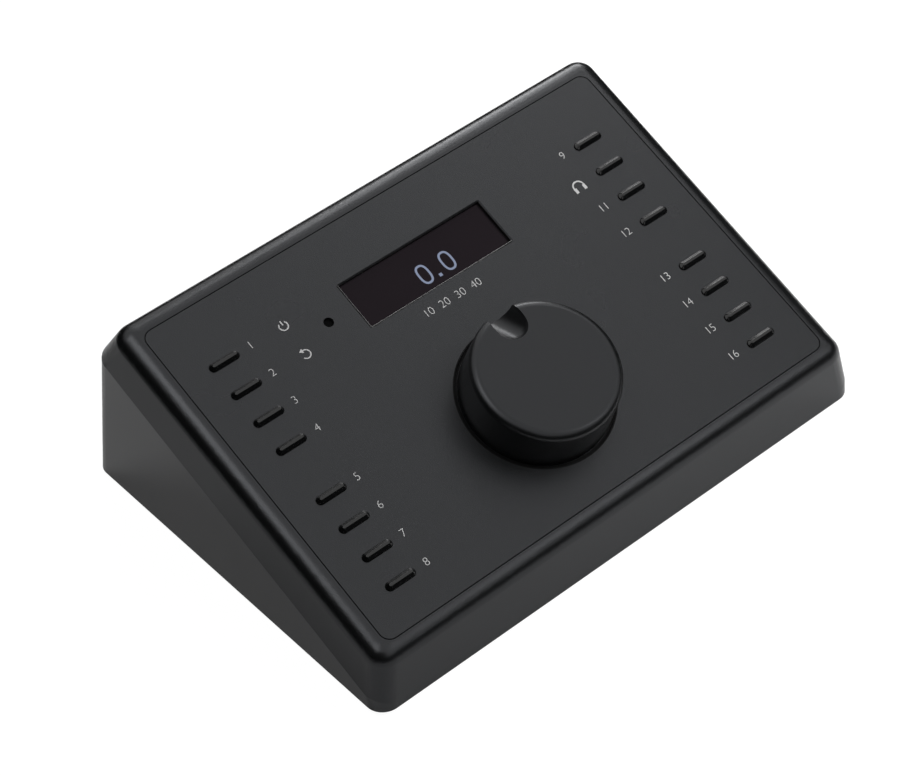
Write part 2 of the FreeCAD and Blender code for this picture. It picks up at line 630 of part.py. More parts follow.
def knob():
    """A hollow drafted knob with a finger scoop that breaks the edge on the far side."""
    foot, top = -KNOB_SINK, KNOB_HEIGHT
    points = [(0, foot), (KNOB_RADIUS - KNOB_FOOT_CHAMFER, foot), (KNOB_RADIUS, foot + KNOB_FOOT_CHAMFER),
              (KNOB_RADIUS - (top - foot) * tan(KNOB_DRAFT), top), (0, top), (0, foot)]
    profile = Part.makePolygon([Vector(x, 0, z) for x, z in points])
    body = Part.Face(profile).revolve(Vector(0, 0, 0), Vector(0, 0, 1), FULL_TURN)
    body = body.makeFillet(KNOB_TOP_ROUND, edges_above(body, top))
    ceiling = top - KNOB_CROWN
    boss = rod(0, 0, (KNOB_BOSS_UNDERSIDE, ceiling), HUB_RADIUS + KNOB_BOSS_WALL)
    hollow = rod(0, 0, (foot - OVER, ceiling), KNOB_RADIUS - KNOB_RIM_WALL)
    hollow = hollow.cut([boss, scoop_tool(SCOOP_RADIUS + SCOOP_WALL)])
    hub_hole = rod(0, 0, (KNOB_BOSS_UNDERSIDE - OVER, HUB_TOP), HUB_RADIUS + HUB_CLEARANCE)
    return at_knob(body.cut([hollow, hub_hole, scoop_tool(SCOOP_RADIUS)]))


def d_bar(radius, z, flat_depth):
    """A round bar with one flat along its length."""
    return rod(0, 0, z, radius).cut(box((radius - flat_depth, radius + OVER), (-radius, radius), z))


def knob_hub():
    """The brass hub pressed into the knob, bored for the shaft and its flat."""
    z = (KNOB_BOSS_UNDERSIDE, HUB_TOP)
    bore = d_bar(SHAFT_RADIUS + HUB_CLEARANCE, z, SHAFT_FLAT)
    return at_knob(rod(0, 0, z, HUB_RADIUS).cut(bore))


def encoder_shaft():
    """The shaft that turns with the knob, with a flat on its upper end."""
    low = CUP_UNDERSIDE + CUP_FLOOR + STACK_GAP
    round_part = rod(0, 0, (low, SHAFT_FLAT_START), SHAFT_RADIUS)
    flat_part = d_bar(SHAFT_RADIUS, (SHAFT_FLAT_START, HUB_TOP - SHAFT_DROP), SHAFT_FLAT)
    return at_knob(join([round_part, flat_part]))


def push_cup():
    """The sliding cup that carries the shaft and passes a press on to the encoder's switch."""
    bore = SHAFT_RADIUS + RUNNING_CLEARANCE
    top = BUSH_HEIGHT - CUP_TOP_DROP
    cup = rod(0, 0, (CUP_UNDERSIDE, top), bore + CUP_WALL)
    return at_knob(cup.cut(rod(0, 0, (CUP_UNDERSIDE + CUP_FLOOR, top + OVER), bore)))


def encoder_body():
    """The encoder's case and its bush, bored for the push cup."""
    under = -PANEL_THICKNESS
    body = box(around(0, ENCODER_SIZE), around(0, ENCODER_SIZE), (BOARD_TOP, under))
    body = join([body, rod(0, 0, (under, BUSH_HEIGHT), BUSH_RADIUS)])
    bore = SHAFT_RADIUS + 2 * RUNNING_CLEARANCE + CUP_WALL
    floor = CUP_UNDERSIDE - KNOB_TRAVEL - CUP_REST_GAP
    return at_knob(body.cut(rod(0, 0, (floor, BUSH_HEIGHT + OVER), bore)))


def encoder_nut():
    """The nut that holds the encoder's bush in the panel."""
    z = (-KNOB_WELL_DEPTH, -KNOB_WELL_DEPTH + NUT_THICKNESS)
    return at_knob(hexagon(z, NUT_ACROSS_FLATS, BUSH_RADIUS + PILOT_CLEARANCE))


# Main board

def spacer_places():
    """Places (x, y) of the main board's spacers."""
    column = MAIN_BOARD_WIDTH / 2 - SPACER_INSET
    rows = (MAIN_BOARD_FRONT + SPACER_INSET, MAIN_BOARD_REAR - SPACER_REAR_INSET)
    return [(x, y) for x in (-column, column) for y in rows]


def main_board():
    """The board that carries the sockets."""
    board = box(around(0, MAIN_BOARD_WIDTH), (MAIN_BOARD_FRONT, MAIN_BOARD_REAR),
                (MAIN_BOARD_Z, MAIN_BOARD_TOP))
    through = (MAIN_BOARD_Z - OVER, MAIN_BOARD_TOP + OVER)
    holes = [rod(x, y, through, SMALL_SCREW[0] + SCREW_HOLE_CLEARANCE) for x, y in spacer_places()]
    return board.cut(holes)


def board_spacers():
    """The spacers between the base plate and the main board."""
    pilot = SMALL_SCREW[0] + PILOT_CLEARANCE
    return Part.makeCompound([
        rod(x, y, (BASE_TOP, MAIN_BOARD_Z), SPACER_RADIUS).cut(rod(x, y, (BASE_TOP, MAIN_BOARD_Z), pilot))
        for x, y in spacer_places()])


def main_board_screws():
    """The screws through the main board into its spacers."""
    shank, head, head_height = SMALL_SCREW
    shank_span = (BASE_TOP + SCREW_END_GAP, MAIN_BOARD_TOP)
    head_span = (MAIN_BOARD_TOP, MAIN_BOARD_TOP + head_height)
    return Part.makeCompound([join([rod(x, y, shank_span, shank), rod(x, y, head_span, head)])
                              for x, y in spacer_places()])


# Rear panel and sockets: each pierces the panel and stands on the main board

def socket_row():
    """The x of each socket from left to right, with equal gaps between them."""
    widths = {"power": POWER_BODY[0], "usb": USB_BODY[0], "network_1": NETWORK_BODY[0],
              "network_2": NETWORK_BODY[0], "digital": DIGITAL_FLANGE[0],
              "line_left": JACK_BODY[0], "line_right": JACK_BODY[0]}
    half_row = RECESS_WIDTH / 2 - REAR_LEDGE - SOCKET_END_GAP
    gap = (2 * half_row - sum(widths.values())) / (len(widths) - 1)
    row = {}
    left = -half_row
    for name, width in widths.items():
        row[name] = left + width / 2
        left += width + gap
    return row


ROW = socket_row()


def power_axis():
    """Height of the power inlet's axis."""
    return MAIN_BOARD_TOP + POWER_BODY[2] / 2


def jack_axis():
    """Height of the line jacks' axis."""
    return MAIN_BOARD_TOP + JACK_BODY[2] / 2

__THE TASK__
Extract all of the data exactly as written.

__THE OUTPUT__
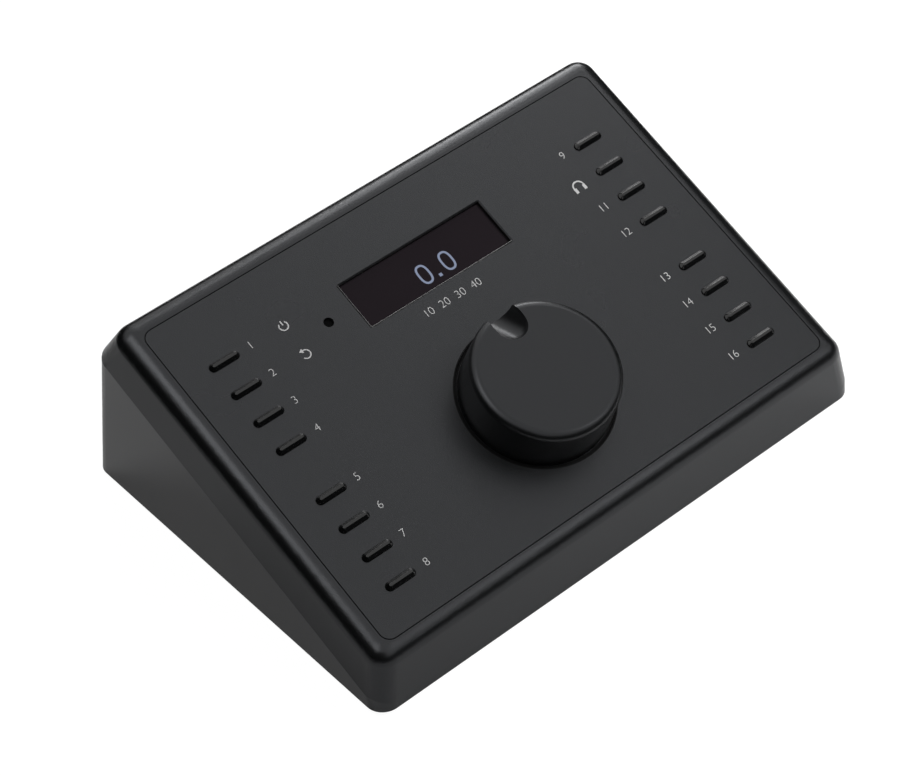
Write part 2 of the FreeCAD and Blender code for this picture. It picks up at line 630 of part.py. More parts follow.
def knob():
    """A hollow drafted knob with a finger scoop that breaks the edge on the far side."""
    foot, top = -KNOB_SINK, KNOB_HEIGHT
    points = [(0, foot), (KNOB_RADIUS - KNOB_FOOT_CHAMFER, foot), (KNOB_RADIUS, foot + KNOB_FOOT_CHAMFER),
              (KNOB_RADIUS - (top - foot) * tan(KNOB_DRAFT), top), (0, top), (0, foot)]
    profile = Part.makePolygon([Vector(x, 0, z) for x, z in points])
    body = Part.Face(profile).revolve(Vector(0, 0, 0), Vector(0, 0, 1), FULL_TURN)
    body = body.makeFillet(KNOB_TOP_ROUND, edges_above(body, top))
    ceiling = top - KNOB_CROWN
    boss = rod(0, 0, (KNOB_BOSS_UNDERSIDE, ceiling), HUB_RADIUS + KNOB_BOSS_WALL)
    hollow = rod(0, 0, (foot - OVER, ceiling), KNOB_RADIUS - KNOB_RIM_WALL)
    hollow = hollow.cut([boss, scoop_tool(SCOOP_RADIUS + SCOOP_WALL)])
    hub_hole = rod(0, 0, (KNOB_BOSS_UNDERSIDE - OVER, HUB_TOP), HUB_RADIUS + HUB_CLEARANCE)
    return at_knob(body.cut([hollow, hub_hole, scoop_tool(SCOOP_RADIUS)]))


def d_bar(radius, z, flat_depth):
    """A round bar with one flat along its length."""
    return rod(0, 0, z, radius).cut(box((radius - flat_depth, radius + OVER), (-radius, radius), z))


def knob_hub():
    """The brass hub pressed into the knob, bored for the shaft and its flat."""
    z = (KNOB_BOSS_UNDERSIDE, HUB_TOP)
    bore = d_bar(SHAFT_RADIUS + HUB_CLEARANCE, z, SHAFT_FLAT)
    return at_knob(rod(0, 0, z, HUB_RADIUS).cut(bore))


def encoder_shaft():
    """The shaft that turns with the knob, with a flat on its upper end."""
    low = CUP_UNDERSIDE + CUP_FLOOR + STACK_GAP
    round_part = rod(0, 0, (low, SHAFT_FLAT_START), SHAFT_RADIUS)
    flat_part = d_bar(SHAFT_RADIUS, (SHAFT_FLAT_START, HUB_TOP - SHAFT_DROP), SHAFT_FLAT)
    return at_knob(join([round_part, flat_part]))


def push_cup():
    """The sliding cup that carries the shaft and passes a press on to the encoder's switch."""
    bore = SHAFT_RADIUS + RUNNING_CLEARANCE
    top = BUSH_HEIGHT - CUP_TOP_DROP
    cup = rod(0, 0, (CUP_UNDERSIDE, top), bore + CUP_WALL)
    return at_knob(cup.cut(rod(0, 0, (CUP_UNDERSIDE + CUP_FLOOR, top + OVER), bore)))


def encoder_body():
    """The encoder's case and its bush, bored for the push cup."""
    under = -PANEL_THICKNESS
    body = box(around(0, ENCODER_SIZE), around(0, ENCODER_SIZE), (BOARD_TOP, under))
    body = join([body, rod(0, 0, (under, BUSH_HEIGHT), BUSH_RADIUS)])
    bore = SHAFT_RADIUS + 2 * RUNNING_CLEARANCE + CUP_WALL
    floor = CUP_UNDERSIDE - KNOB_TRAVEL - CUP_REST_GAP
    return at_knob(body.cut(rod(0, 0, (floor, BUSH_HEIGHT + OVER), bore)))


def encoder_nut():
    """The nut that holds the encoder's bush in the panel."""
    z = (-KNOB_WELL_DEPTH, -KNOB_WELL_DEPTH + NUT_THICKNESS)
    return at_knob(hexagon(z, NUT_ACROSS_FLATS, BUSH_RADIUS + PILOT_CLEARANCE))


# Main board

def spacer_places():
    """Places (x, y) of the main board's spacers."""
    column = MAIN_BOARD_WIDTH / 2 - SPACER_INSET
    rows = (MAIN_BOARD_FRONT + SPACER_INSET, MAIN_BOARD_REAR - SPACER_REAR_INSET)
    return [(x, y) for x in (-column, column) for y in rows]


def main_board():
    """The board that carries the sockets."""
    board = box(around(0, MAIN_BOARD_WIDTH), (MAIN_BOARD_FRONT, MAIN_BOARD_REAR),
                (MAIN_BOARD_Z, MAIN_BOARD_TOP))
    through = (MAIN_BOARD_Z - OVER, MAIN_BOARD_TOP + OVER)
    holes = [rod(x, y, through, SMALL_SCREW[0] + SCREW_HOLE_CLEARANCE) for x, y in spacer_places()]
    return board.cut(holes)


def board_spacers():
    """The spacers between the base plate and the main board."""
    pilot = SMALL_SCREW[0] + PILOT_CLEARANCE
    return Part.makeCompound([
        rod(x, y, (BASE_TOP, MAIN_BOARD_Z), SPACER_RADIUS).cut(rod(x, y, (BASE_TOP, MAIN_BOARD_Z), pilot))
        for x, y in spacer_places()])


def main_board_screws():
    """The screws through the main board into its spacers."""
    shank, head, head_height = SMALL_SCREW
    shank_span = (BASE_TOP + SCREW_END_GAP, MAIN_BOARD_TOP)
    head_span = (MAIN_BOARD_TOP, MAIN_BOARD_TOP + head_height)
    return Part.makeCompound([join([rod(x, y, shank_span, shank), rod(x, y, head_span, head)])
                              for x, y in spacer_places()])


# Rear panel and sockets: each pierces the panel and stands on the main board

def socket_row():
    """The x of each socket from left to right, with equal gaps between them."""
    widths = {"power": POWER_BODY[0], "usb": USB_BODY[0], "network_1": NETWORK_BODY[0],
              "network_2": NETWORK_BODY[0], "digital": DIGITAL_FLANGE[0],
              "line_left": JACK_BODY[0], "line_right": JACK_BODY[0]}
    half_row = RECESS_WIDTH / 2 - REAR_LEDGE - SOCKET_END_GAP
    gap = (2 * half_row - sum(widths.values())) / (len(widths) - 1)
    row = {}
    left = -half_row
    for name, width in widths.items():
        row[name] = left + width / 2
        left += width + gap
    return row


ROW = socket_row()


def power_axis():
    """Height of the power inlet's axis."""
    return MAIN_BOARD_TOP + POWER_BODY[2] / 2


def jack_axis():
    """Height of the line jacks' axis."""
    return MAIN_BOARD_TOP + JACK_BODY[2] / 2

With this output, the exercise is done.